Growing up in Northern New York, near the Canadian border, Mavericks coach Rick Carlisle gained his love of the NBA mostly through magazines and by driving 10 minutes to a friend's house to watch the NBA game of the week on Saturday nights on ABC.
"He was the guy that I was just simply in awe of," Carlisle said of Chamberlain. "Wilt was just one of those larger-than-life guys that did virtually everything there was to do on a basketball court."
Chamberlain's accomplishments are too numerous to boil into a few-paragraph bio, but the legendary ones include scoring 100 points in one game, averaging 50.4 points in his third season and leading the NBA in assists (8.6 per game) in the 1967-68 season.
Though his teams usually were overshadowed during the Celtics dynasty, Chamberlain played on two of the most dominant NBA title teams off all time, the 1966-67 Philadelphia Warriors and 1971-72 Lakers.
Chamberlain was 36 years, 219 days old when he scored his final NBA regular-season point on March 28, 1973 at Golden State. That was his lone point that night.
Unfathomably, Chamberlain's name has fallen from most recent-year conversations about the greatest basketball player of all time, arguments that lately have centered around Michael Jordan and James.

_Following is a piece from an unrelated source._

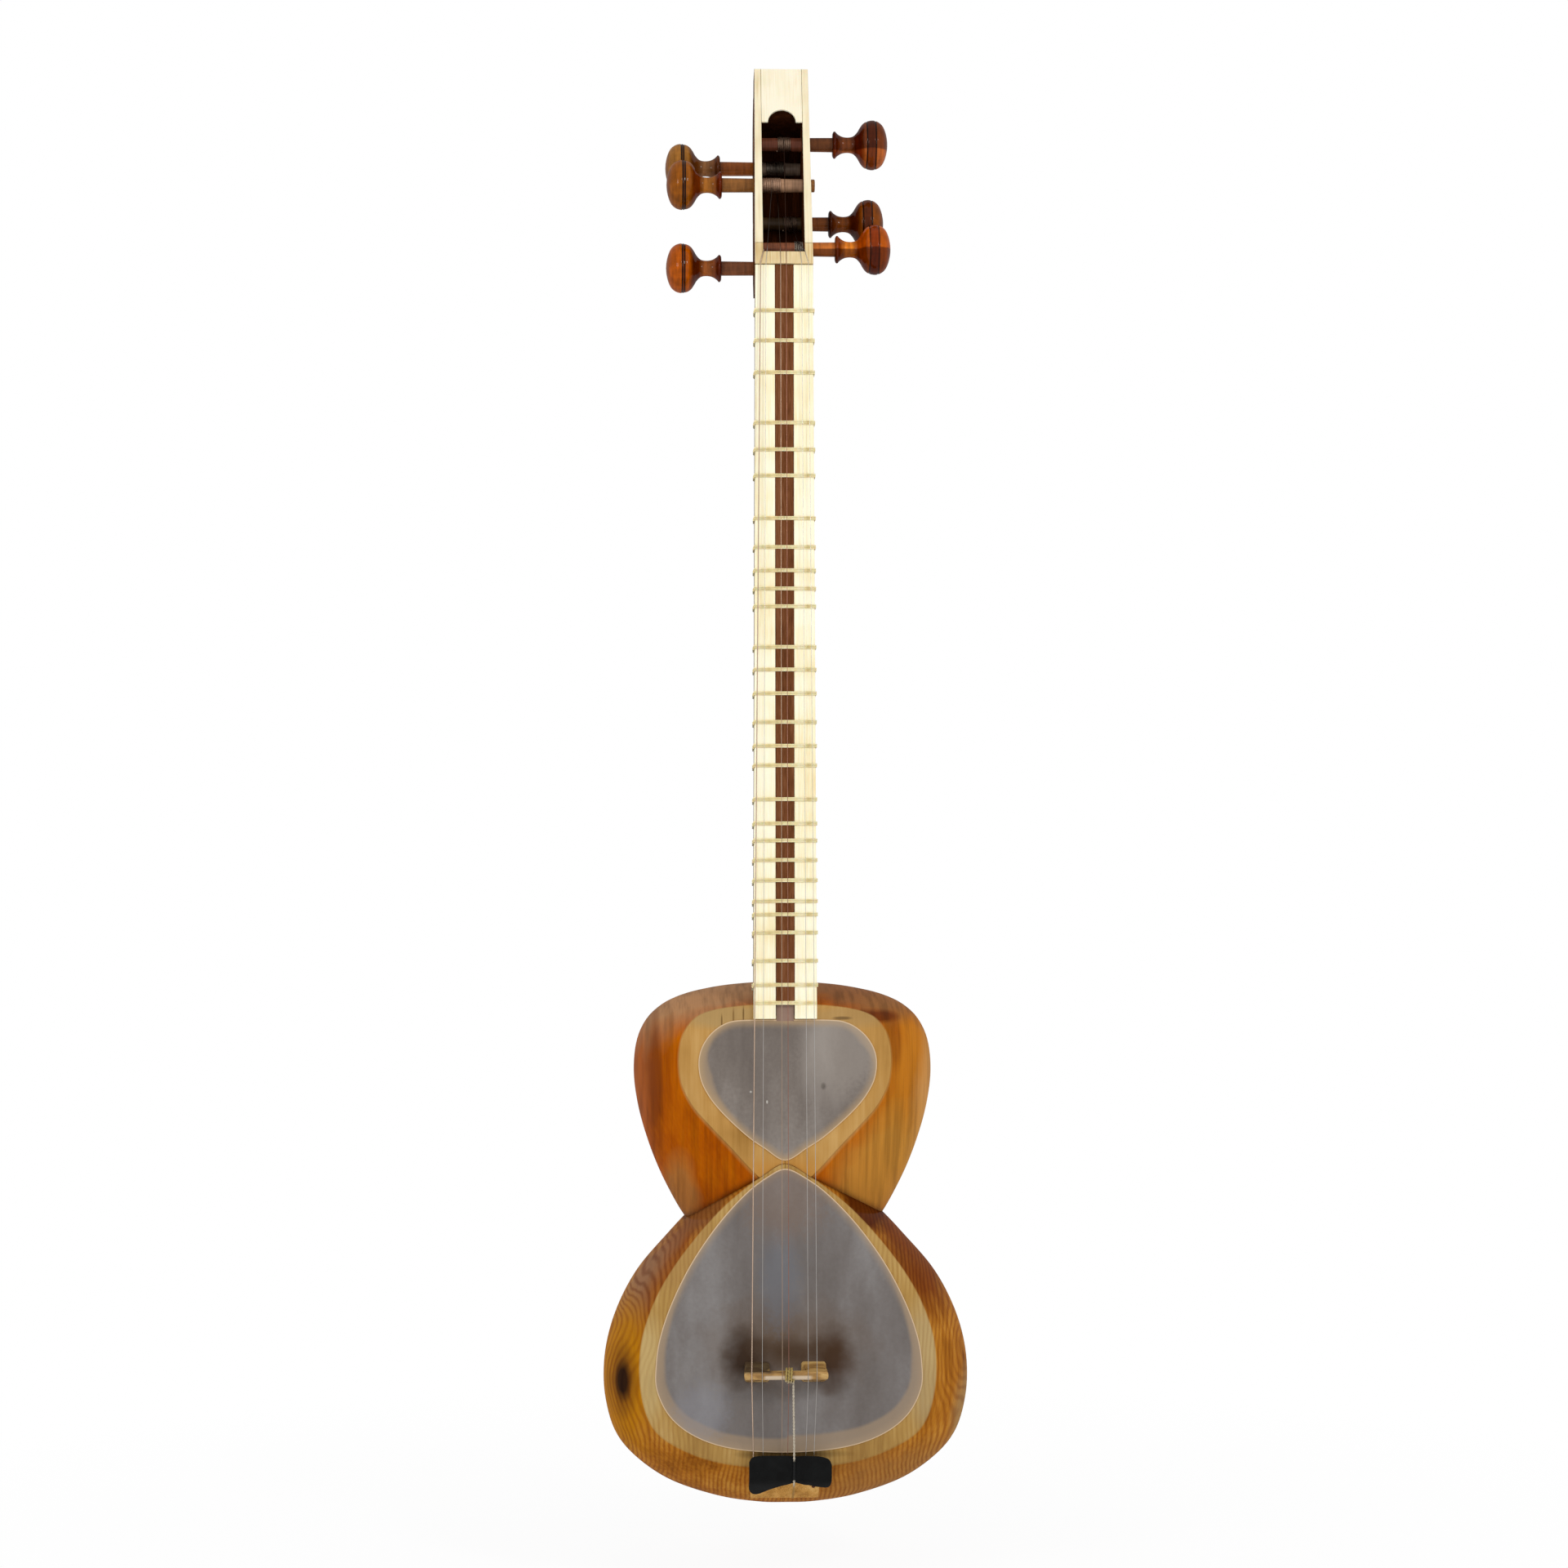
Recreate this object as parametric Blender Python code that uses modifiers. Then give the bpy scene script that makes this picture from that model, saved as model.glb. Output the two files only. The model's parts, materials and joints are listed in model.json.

But for anyone who has closely followed the sport since the 1960s, "Chamberlain" remains a fabled name in the sport's history.
Nowitzki's climb up the top-10 scoring ladder -- passing Oscar Robertson, Hakeem Olajuwon, Elvin Hayes, Moses Malone and Shaquille O'Neal -- was like perusing a museum of basketball legends, but passing Chamberlain is awe-inspiring. A breath-taker.
Despite his on-court struggles, Nowitzki has been feted in arenas across the NBA, even though he has yet to definitely say whether this NBA record-tying 21st season will be his last.
"It's been special," Nowitzki said. "It's just something I'll always remember the rest of my life, the receptions and the respect for what I did over the last two decades. It's been emotional at times and something I'll never forget."